• **To do**
Examine each line of the data. Copy those that contain the string "type".

• **Entries provided**
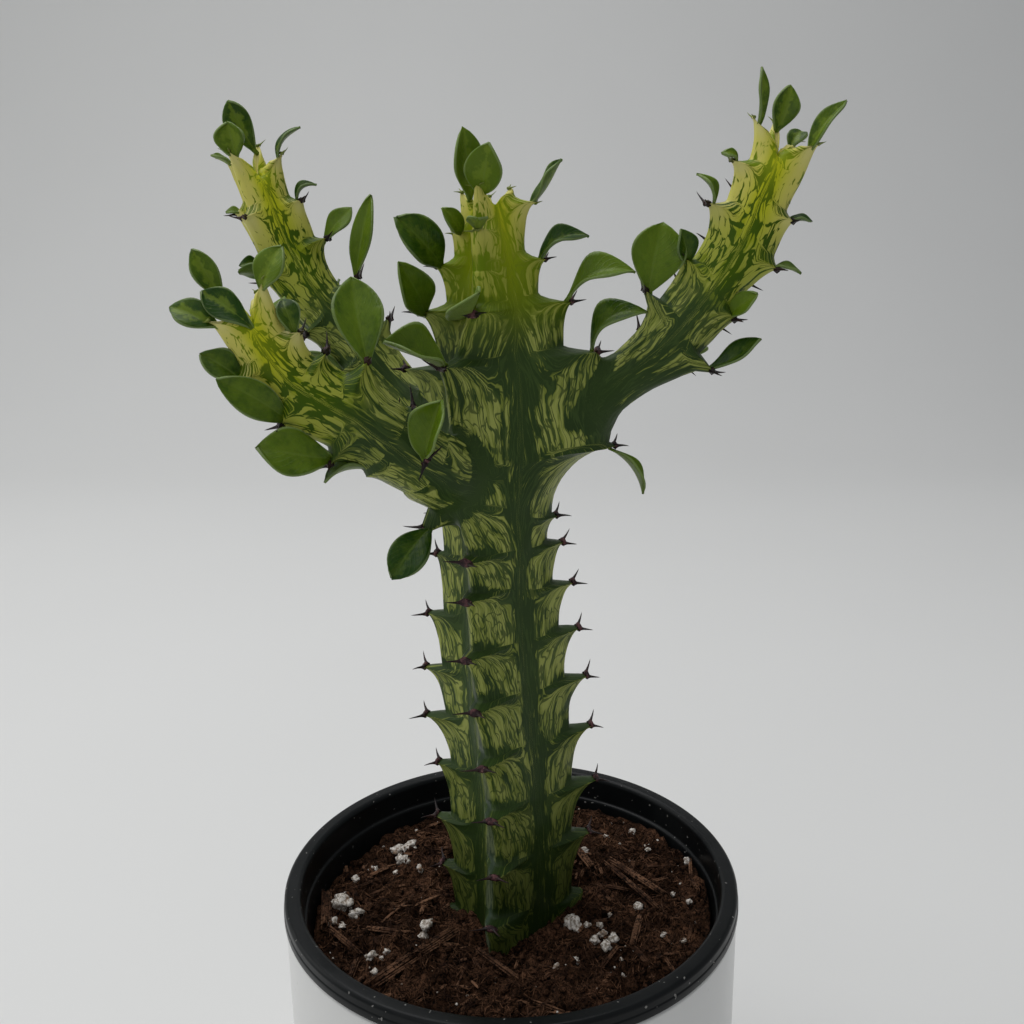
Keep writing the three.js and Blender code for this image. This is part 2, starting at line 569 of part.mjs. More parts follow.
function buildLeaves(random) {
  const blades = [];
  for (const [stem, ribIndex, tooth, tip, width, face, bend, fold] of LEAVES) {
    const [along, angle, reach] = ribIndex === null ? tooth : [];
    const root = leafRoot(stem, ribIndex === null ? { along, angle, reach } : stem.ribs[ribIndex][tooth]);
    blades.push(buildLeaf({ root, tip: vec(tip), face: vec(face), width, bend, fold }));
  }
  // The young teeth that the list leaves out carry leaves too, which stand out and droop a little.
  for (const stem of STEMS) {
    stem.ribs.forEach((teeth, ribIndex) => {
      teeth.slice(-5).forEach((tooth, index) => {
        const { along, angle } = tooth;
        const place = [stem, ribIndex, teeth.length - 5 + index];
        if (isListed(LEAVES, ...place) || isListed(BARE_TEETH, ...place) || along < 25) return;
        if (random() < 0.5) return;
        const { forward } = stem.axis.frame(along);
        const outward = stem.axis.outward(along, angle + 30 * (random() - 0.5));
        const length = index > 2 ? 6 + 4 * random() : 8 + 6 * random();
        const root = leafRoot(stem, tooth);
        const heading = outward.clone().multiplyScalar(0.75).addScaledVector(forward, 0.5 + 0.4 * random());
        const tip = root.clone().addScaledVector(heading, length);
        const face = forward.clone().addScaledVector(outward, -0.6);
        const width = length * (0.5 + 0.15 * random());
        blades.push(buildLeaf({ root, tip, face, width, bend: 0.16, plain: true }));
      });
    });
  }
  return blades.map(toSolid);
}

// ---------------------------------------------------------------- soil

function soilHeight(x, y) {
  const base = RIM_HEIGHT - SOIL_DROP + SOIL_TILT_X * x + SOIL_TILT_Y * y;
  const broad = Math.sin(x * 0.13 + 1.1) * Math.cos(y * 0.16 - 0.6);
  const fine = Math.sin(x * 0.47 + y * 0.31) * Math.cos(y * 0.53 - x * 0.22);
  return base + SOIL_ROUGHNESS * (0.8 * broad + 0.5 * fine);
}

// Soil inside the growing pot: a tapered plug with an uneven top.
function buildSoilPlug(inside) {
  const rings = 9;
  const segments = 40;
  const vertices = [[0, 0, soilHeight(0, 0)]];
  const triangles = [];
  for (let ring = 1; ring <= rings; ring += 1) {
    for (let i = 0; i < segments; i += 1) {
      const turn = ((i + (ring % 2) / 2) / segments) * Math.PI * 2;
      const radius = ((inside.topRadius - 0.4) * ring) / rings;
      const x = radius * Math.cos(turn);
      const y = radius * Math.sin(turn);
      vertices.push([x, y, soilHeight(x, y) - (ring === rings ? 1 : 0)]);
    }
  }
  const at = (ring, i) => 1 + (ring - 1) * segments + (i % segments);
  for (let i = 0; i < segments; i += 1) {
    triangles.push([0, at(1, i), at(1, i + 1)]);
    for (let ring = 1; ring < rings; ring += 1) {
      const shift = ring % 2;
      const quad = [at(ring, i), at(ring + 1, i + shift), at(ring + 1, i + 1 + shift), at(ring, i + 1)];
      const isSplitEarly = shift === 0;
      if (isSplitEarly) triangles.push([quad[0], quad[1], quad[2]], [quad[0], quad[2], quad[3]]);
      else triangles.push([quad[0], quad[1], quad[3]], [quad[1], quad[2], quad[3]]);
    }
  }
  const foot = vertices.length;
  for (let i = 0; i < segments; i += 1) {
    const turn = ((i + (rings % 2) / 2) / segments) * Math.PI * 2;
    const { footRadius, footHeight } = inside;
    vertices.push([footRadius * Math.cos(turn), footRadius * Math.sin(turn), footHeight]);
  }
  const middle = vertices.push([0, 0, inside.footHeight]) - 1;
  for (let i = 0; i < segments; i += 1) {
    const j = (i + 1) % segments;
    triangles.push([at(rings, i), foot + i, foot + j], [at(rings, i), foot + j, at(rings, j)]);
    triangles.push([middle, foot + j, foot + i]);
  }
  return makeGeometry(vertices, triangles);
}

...

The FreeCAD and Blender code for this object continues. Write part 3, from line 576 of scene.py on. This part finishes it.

---

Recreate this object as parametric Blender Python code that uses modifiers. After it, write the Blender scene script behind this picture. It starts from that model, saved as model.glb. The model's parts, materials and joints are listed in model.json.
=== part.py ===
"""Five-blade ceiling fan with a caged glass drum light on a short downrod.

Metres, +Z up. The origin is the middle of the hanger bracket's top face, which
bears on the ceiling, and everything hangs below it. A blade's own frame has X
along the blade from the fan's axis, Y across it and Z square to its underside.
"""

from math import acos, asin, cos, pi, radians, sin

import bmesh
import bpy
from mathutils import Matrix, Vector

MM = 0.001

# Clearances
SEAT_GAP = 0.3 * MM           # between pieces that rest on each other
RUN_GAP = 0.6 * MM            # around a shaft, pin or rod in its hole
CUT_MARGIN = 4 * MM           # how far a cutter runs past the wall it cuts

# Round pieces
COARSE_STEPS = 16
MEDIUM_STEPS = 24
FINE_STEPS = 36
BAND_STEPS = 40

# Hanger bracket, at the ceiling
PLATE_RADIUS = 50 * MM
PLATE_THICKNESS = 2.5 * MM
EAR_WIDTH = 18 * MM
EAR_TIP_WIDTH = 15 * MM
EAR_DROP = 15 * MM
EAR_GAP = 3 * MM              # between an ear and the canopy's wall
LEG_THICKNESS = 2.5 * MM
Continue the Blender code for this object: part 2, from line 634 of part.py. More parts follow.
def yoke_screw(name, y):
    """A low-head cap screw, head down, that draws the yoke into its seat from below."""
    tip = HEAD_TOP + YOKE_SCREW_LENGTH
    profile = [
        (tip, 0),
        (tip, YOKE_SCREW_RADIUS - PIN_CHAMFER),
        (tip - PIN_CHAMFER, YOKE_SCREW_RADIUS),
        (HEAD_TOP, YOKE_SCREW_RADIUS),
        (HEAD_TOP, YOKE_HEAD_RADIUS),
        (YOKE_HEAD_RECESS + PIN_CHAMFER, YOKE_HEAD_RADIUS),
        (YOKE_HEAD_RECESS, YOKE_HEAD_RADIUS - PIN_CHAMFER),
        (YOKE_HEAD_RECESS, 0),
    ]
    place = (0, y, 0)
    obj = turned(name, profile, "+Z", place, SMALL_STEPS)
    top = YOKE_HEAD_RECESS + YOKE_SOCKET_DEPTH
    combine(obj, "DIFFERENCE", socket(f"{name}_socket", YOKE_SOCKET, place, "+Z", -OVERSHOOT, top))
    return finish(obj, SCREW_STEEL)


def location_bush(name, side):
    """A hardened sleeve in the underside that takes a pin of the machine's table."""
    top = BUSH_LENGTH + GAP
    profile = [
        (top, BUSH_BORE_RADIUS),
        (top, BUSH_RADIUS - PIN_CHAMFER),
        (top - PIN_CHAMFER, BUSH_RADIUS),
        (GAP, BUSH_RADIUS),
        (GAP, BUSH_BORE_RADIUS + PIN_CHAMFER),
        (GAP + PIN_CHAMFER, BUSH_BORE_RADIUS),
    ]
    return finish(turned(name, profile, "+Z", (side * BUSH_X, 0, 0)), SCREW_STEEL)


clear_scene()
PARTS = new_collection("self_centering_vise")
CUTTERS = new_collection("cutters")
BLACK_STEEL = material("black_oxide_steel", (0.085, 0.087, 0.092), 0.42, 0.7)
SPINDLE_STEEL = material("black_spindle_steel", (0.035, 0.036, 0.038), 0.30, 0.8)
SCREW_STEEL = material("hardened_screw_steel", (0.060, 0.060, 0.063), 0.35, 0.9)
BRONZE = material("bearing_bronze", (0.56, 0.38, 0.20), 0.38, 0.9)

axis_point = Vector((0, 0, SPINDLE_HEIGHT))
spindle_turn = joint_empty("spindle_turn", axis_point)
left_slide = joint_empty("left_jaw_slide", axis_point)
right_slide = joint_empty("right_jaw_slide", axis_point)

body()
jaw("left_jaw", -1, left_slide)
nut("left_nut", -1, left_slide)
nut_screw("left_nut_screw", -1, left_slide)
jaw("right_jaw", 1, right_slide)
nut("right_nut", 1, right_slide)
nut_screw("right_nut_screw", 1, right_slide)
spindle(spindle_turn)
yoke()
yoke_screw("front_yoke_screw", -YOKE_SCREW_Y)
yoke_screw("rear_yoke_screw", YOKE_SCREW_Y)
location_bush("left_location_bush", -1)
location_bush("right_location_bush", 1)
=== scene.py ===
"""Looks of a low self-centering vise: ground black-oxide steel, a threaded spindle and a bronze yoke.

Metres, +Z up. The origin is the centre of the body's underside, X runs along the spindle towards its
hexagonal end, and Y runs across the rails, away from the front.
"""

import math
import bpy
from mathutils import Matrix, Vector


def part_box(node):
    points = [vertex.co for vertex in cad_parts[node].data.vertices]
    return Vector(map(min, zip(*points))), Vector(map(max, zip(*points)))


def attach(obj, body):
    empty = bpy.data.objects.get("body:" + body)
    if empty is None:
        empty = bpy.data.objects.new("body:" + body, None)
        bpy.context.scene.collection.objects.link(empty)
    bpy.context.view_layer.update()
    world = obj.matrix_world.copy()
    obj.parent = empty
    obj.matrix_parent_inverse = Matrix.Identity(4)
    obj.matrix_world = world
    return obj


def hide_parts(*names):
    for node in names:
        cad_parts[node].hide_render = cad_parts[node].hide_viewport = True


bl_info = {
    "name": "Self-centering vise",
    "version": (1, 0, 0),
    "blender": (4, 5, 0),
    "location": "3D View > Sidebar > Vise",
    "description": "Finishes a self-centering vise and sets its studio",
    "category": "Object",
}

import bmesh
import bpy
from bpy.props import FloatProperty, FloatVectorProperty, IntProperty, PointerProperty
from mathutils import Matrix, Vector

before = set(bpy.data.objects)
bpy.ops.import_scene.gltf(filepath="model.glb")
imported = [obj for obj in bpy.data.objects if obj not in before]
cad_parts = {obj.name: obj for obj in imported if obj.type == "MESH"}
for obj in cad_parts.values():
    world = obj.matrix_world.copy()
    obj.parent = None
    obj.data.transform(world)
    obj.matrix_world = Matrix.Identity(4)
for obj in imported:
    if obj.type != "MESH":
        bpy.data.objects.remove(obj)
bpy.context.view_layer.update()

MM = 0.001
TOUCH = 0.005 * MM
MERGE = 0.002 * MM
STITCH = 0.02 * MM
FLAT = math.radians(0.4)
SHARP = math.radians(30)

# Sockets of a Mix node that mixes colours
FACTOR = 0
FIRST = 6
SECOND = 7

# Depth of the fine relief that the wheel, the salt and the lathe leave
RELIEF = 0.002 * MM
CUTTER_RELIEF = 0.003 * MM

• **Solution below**
cad_parts = {obj.name: obj for obj in imported if obj.type == "MESH"}
    if obj.type != "MESH":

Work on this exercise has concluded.